One of the strangest elements in the interview was the lack of any spiritual, theological or moral perspective that you might expect a senior Church leader to offer when presented with the complex relationship between post-Christian society and the Christian state Church. Welby spoke more as a frustrated managerial executive than as a retired bishop offering help to interpret the opposing values of two conflicting worldviews.
But Welby’s biggest failure was, that as an Evangelical with Charismatic leanings, he had worked briefly at Holy Trinity, Brompton, that he failed to deliver for evangelicals. The ever-powerful Evangelical networks chose him as their man, trusting him to promote their particular vision of mission and growth, which he did, as far as he could, setting the Church on a path of rewarding church-planting and innovation over traditional parish ministry.
In his years as Archbishop, he gradually outgrew his initial supporters. As his archiepiscopate went on, he upset the Evangelical lobbies and a substantial part of the Anglican Communion over gay relationships, greatly overestimating his ability to bring them on board. Many of the Global South provinces separated themselves from him and will not acknowledge the leadership of the Church of England.
A deep influencer on Welby was Bishop Ian Cundy. Dr. Marianne Leeds (she must remain anonymous) gave the background on Welby that perhaps explains all.
“Welby did not read Theology at Cambridge. He studied Law in year 1, and modern history in years 2 and 3. He graduated with a second-class degree in Modern History in 1978. He went from Cambridge to a job in the City and from there to work in the oil industry.
Sometime later he was drawn into Alpha, which was and is very much an upper-class phenomenon, a theology-lite social circle, and from there he decided to seek ordination. He went to train at Cranmer Hall, Durham, in 1989, and studied theology there for two years, graduating with an MA in 1991.

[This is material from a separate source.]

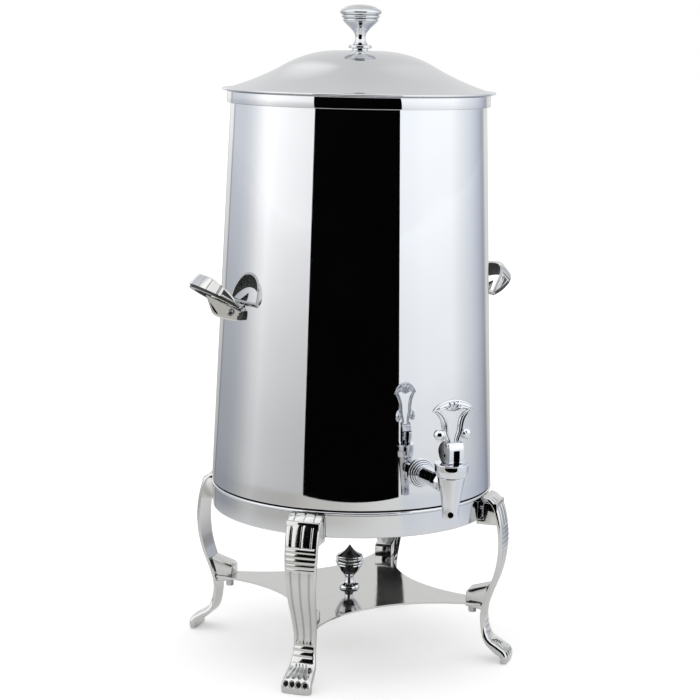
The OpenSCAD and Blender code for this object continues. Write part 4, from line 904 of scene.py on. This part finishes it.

While he was there, he came very firmly under the influence of the college principal, another evangelical public schoolboy named Ian Cundy, who saw himself as some kind of management guru, which clearly appealed to the former oil executive Justin Welby. Evangelical theology and gospel ministry gave way to delusions of a management revolution in the Church of England, and Welby went to Coventry Diocese (where the bishop was another Old Etonian) to be a curate at first, then Vicar of a parish while spending much of his time at Coventry Cathedral promoting its Reconciliation Ministry, based on the bombing of Coventry Cathedral during the war.
It is clear that he retained very close links with Cundy, who became Bishop first of Lewes in Sussex, and then Bishop of Peterborough, where he set out to implement his management plans for the Church of England, which he called “Setting God’s People Free” – free from clergy, parishes and church life as people know it in England. He also produced a version for the House of Bishops and set about persuading his colleagues to adopt it elsewhere.
Perhaps the most enthusiastic adopter was his disciple from Durham, who was suddenly and astonishingly catapulted into office as ABC, despite lacking any significant experience as a bishop, or any higher qualification in theology – but with a plan to revolutionize the Church of England with his own management strategy. Ian Cundy died in 2009, but his mantle had been literally handed on to Welby, who inherited his cope and miter and other robes and wore them throughout his time in office.
Welby was a close associate of several ordained city figures, including the now disgraced Paula Vennells, a part time minister in charge of the Post Office. They came up with a plan to reinvent the House of Bishops by creating a talent stream of clergy candidates who displayed management rather than theological prowess, to be appointed as bishops, including senior people from other professions who it was thought could switch from a secular role to being a bishop, such as Sarah Mullally, now Bishop of London, former Chief Nursing Officer for England.
At the same time, he remained clearly under the influence of Cundy, and eventually a proposal called Vision & Strategy was presented by Welby and the current ABY to the General Synod, not for approval but as a fait accompli, in which the historic parish system would be left to wither on the vine, with its resources progressively transferred to high profile HTB/Alpha style plants around the country.
Significant amounts of money which should have been funding the parish ministry across the country were handed over to unicorn projects, many of which spent the money but failed to flourish once it was gone forever. The impact on the dioceses and parishes of the Church of England has been disastrous, with many churches having to close their doors, or share one priest among many churches.
The combination of Welby’s manager-bishops (few if any competent at management, and even fewer having actually read theology) together with the Cundy program for the demolition of parish ministry has been a long nightmare for the Church of England, and one which will continue long into his enforced retirement, with many of those he appointed still actively setting the Church free of clergy, places of worship and of basic theology.
Welby will be remembered for his disastrous handling of the largest safeguarding failure in the Church of England’s history, set out in the Makin Report. But his attempt to remake the Church of England in the image of his former college principal has been the greatest failure of his time in a great office for which he was always ill-equipped from the beginning.
As Ashenden observed, Plain Bishop Welby, in his blue open-necked shirt, has carried the can not only for safeguarding errors, but for the whole theology that has been used to mold the C of E into its image and is now exposed as theologically and morally bankrupt.